We’re protective of our children, there’s no doubt about that, but would learning karate, judo or jiu-jitsu harm your child or assist in their development?
If your child has shown interest in taking up taekwondo, jiu-jitsu or another martial art, don’t panic: martial arts disciplines aren’t all about violence. In fact, the aim of martial arts isn’t to harm your opponent, but instead to defend yourself.
The practices are based around self-defence, self-discipline and respect – attributes that could benefit any individual, especially a child.
So, might we be looking at martial arts in the wrong way and they could actually be a useful sport for your child to learn?
“It’s natural for people to fear something unknown and I can understand this, but I think you should give the opportunity to children to try these noble sports as young people seem to really enjoy it,” explains Danilo Lucic, strength coach and karate coach at Advantage Sports.
Having practised the sport for over two decades, achieving the title of karate master and winning gold medals at the World and European Championships, Danilo knows what it’s like to dedicate yourself to a martial art.
Yet, despite widespread popularity of these sports, a stigma still exists and many parents are reluctant to let their child learn these disciplines.
“It’s just a fear of the unknown,” Danilo says. “Usually people immediately connect martial arts with violence.
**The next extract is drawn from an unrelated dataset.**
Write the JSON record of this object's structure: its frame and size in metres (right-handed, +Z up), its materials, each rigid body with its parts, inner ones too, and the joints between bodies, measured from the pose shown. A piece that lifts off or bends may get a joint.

I ask parents who have a pre-determined prejudice about martial arts, ‘Do you think that there is no chance that your child will get injured in the field playing football, basketball or tennis?’.
“With all competitive sport there is a risk, but the aim of martial arts is not to inflict harm on your opponent.”
It’s easy to picture a bloodied and beaten fighter when we think of martial arts given the recent soaring popularity of fighters like Conor McGregor and UFC, but this is an extreme example and children are not being thrown into the octagon to battle it out in front of a baying mob of hardcore fans.
Overcoming and eliminating this established perception of mindless violence is the first barrier to these sports and it’s something that Shan Ismail, director and chief instructor at Emirates Karate Center, is keen to dispel.
“Some people think that martial arts is just punching and kicking, but it is so much more than that,” explains Shan. “It is a way of life, a journey and an opportunity to learn more about yourself, your ability and what you can achieve.
“Karate and other martial arts heal, teach discipline and also raise the standard of efficiency in a person. Plus, learning a martial art is fun and social as kids practise in a group and they share a bond with each other.”
While it’s true that, during a session, children will come into physical contact with one another and will be combative, setting out to harm an opponent is never the goal.
There will be a few bruises along the way but everything is learned in a controlled environment and children also learn that violence is not a solution to a problem.
“At classes, before any sparring, children bow in respect to each other; hence there
is no scope for violence at all,” adds Shan.
“They are supervised in class and are not allowed to show off or use it on family and friends who aren’t trained in the same practice.
“Participants develop their mind as much as their body. We teach our students that there is no first strike in karate. This means that the focus is on self-defence and that fighting should be avoided where possible and only used to defend one’s self.
“All children need to be safe, aware of their surroundings and confident to defend themselves if they need to.”
What are the benefits?
So now we know that martial arts training isn’t all about teaching young people how to fight – but what exactly will they learn and what impact can participating in these lessons have on a child’s development?
“Children are always full of energy and they need something in life so that they can channel their energy in the right direction,” advises Danilo. “Video games and TV is certainly something I would not recommend as platforms to expend valuable energy.
“If you look at studies on which athletes have the best coordination, those training or that have trained in martial arts are at the forefront. Martial arts can significantly help to develop basic motor skills, for example, but that’s just one positive attribute.”
The physical benefits of participating in sport is undeniable, reducing the risk of obesity, strengthening bones, muscles, ligaments and tendons as well as increasing cardiovascular fitness.
What’s more, according to the Livestrong Foundation, children who regularly partake in sport tend to perform better academically too, with higher levels of focus and self-esteem.
“There are many benefits that children can get by practising some martial arts,” explains Danilo. “First of all is discipline, which is very important in the development of a child. Also, children will develop positive self-esteem, learn to respect people and things around them and improve decision making.”
Echoing this sentiment, Shan adds: “Children learn a way of life at a young and tender age that assists them to grow into responsible, respectful, resourceful, disciplined and persistent adults.
“These attributes can only be a good thing for a developing person, providing them with the skills to succeed in their life.”
With an emphasis on helping individuals to develop and preparing them to face challenges in life and overcome them with confidence, martial arts training can be invaluable to a child.
Reflecting on the impact learning a martial art had on his development as a person throughout his life, Danilo confides: “Karate taught me discipline, respect and self-control, but above all it taught me the essence of life.
“You have to learn to be disciplined, full of respect for everything, and to be devoted to and set and achieve your goals.
“Simply, you learn to become a better version of yourself and that’s the most important thing that you could ever learn.”